» DIRECTIVE:
Every line below should be repeated exactly.

» RAW DATA:

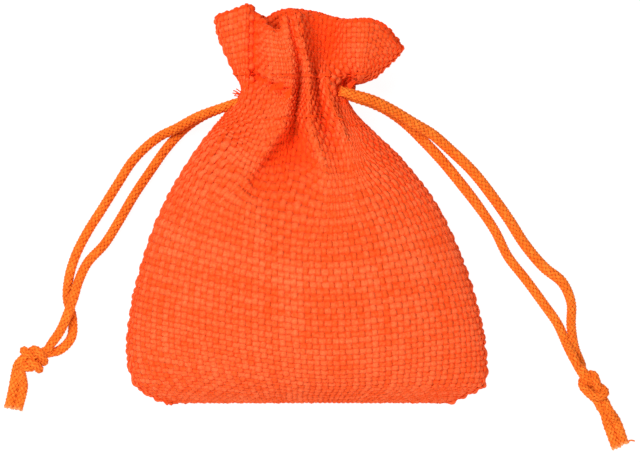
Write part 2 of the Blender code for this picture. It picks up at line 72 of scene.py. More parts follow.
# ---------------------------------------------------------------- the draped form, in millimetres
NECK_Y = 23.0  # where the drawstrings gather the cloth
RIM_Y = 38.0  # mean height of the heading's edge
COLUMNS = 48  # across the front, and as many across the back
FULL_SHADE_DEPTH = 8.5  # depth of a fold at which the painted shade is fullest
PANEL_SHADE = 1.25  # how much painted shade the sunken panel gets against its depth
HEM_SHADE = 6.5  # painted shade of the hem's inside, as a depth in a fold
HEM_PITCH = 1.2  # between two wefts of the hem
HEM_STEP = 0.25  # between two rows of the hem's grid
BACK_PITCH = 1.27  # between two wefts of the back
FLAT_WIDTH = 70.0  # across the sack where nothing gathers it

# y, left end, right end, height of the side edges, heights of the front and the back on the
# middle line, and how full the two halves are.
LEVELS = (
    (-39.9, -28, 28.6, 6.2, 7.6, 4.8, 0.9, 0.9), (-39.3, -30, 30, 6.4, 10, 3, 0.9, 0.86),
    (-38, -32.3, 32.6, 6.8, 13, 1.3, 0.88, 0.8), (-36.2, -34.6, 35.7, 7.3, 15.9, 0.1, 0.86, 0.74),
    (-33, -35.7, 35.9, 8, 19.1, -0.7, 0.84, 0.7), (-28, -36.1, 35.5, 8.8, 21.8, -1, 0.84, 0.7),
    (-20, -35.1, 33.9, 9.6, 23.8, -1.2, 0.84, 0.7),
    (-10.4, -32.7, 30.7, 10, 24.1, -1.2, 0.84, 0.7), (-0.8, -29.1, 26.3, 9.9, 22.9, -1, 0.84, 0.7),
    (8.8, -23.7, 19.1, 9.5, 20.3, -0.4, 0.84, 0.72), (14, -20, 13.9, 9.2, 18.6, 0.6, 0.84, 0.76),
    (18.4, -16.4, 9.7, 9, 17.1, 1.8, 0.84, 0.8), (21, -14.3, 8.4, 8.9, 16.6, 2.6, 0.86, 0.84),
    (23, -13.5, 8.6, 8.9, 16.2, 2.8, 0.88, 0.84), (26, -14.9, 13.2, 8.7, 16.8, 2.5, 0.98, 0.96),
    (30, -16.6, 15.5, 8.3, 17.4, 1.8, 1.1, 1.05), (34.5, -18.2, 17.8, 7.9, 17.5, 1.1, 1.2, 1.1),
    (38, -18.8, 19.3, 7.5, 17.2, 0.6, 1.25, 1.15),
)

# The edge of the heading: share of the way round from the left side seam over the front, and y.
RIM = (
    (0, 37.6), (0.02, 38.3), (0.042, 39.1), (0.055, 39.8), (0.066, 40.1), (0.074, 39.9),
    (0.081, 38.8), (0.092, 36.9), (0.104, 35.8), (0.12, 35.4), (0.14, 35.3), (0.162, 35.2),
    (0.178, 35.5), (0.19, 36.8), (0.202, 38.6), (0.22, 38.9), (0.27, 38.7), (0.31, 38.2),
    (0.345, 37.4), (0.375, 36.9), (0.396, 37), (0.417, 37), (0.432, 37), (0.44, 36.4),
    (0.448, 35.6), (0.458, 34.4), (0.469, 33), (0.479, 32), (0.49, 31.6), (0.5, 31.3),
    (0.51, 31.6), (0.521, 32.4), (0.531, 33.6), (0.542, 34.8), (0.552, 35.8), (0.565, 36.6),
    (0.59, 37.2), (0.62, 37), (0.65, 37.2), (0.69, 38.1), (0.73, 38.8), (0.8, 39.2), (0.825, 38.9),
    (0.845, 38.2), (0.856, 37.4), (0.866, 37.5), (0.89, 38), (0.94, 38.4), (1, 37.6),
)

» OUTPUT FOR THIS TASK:
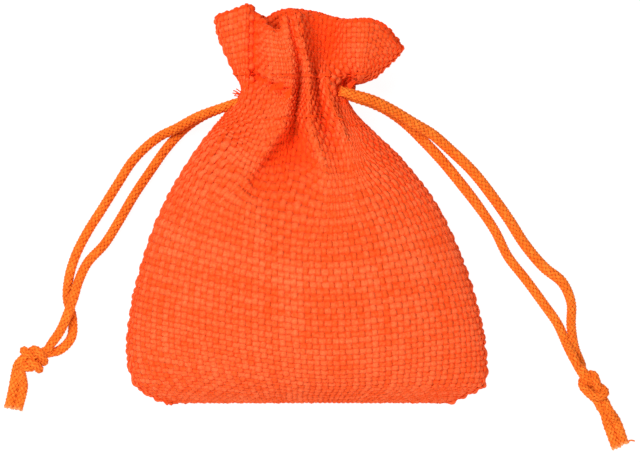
Write part 2 of the Blender code for this picture. It picks up at line 72 of scene.py. More parts follow.
# ---------------------------------------------------------------- the draped form, in millimetres
NECK_Y = 23.0  # where the drawstrings gather the cloth
RIM_Y = 38.0  # mean height of the heading's edge
COLUMNS = 48  # across the front, and as many across the back
FULL_SHADE_DEPTH = 8.5  # depth of a fold at which the painted shade is fullest
PANEL_SHADE = 1.25  # how much painted shade the sunken panel gets against its depth
HEM_SHADE = 6.5  # painted shade of the hem's inside, as a depth in a fold
HEM_PITCH = 1.2  # between two wefts of the hem
HEM_STEP = 0.25  # between two rows of the hem's grid
BACK_PITCH = 1.27  # between two wefts of the back
FLAT_WIDTH = 70.0  # across the sack where nothing gathers it

# y, left end, right end, height of the side edges, heights of the front and the back on the
# middle line, and how full the two halves are.
LEVELS = (
    (-39.9, -28, 28.6, 6.2, 7.6, 4.8, 0.9, 0.9), (-39.3, -30, 30, 6.4, 10, 3, 0.9, 0.86),
    (-38, -32.3, 32.6, 6.8, 13, 1.3, 0.88, 0.8), (-36.2, -34.6, 35.7, 7.3, 15.9, 0.1, 0.86, 0.74),
    (-33, -35.7, 35.9, 8, 19.1, -0.7, 0.84, 0.7), (-28, -36.1, 35.5, 8.8, 21.8, -1, 0.84, 0.7),
    (-20, -35.1, 33.9, 9.6, 23.8, -1.2, 0.84, 0.7),
    (-10.4, -32.7, 30.7, 10, 24.1, -1.2, 0.84, 0.7), (-0.8, -29.1, 26.3, 9.9, 22.9, -1, 0.84, 0.7),
    (8.8, -23.7, 19.1, 9.5, 20.3, -0.4, 0.84, 0.72), (14, -20, 13.9, 9.2, 18.6, 0.6, 0.84, 0.76),
    (18.4, -16.4, 9.7, 9, 17.1, 1.8, 0.84, 0.8), (21, -14.3, 8.4, 8.9, 16.6, 2.6, 0.86, 0.84),
    (23, -13.5, 8.6, 8.9, 16.2, 2.8, 0.88, 0.84), (26, -14.9, 13.2, 8.7, 16.8, 2.5, 0.98, 0.96),
    (30, -16.6, 15.5, 8.3, 17.4, 1.8, 1.1, 1.05), (34.5, -18.2, 17.8, 7.9, 17.5, 1.1, 1.2, 1.1),
    (38, -18.8, 19.3, 7.5, 17.2, 0.6, 1.25, 1.15),
)

# The edge of the heading: share of the way round from the left side seam over the front, and y.
RIM = (
    (0, 37.6), (0.02, 38.3), (0.042, 39.1), (0.055, 39.8), (0.066, 40.1), (0.074, 39.9),
    (0.081, 38.8), (0.092, 36.9), (0.104, 35.8), (0.12, 35.4), (0.14, 35.3), (0.162, 35.2),
    (0.178, 35.5), (0.19, 36.8), (0.202, 38.6), (0.22, 38.9), (0.27, 38.7), (0.31, 38.2),
    (0.345, 37.4), (0.375, 36.9), (0.396, 37), (0.417, 37), (0.432, 37), (0.44, 36.4),
    (0.448, 35.6), (0.458, 34.4), (0.469, 33), (0.479, 32), (0.49, 31.6), (0.5, 31.3),
    (0.51, 31.6), (0.521, 32.4), (0.531, 33.6), (0.542, 34.8), (0.552, 35.8), (0.565, 36.6),
    (0.59, 37.2), (0.62, 37), (0.65, 37.2), (0.69, 38.1), (0.73, 38.8), (0.8, 39.2), (0.825, 38.9),
    (0.845, 38.2), (0.856, 37.4), (0.866, 37.5), (0.89, 38), (0.94, 38.4), (1, 37.6),
)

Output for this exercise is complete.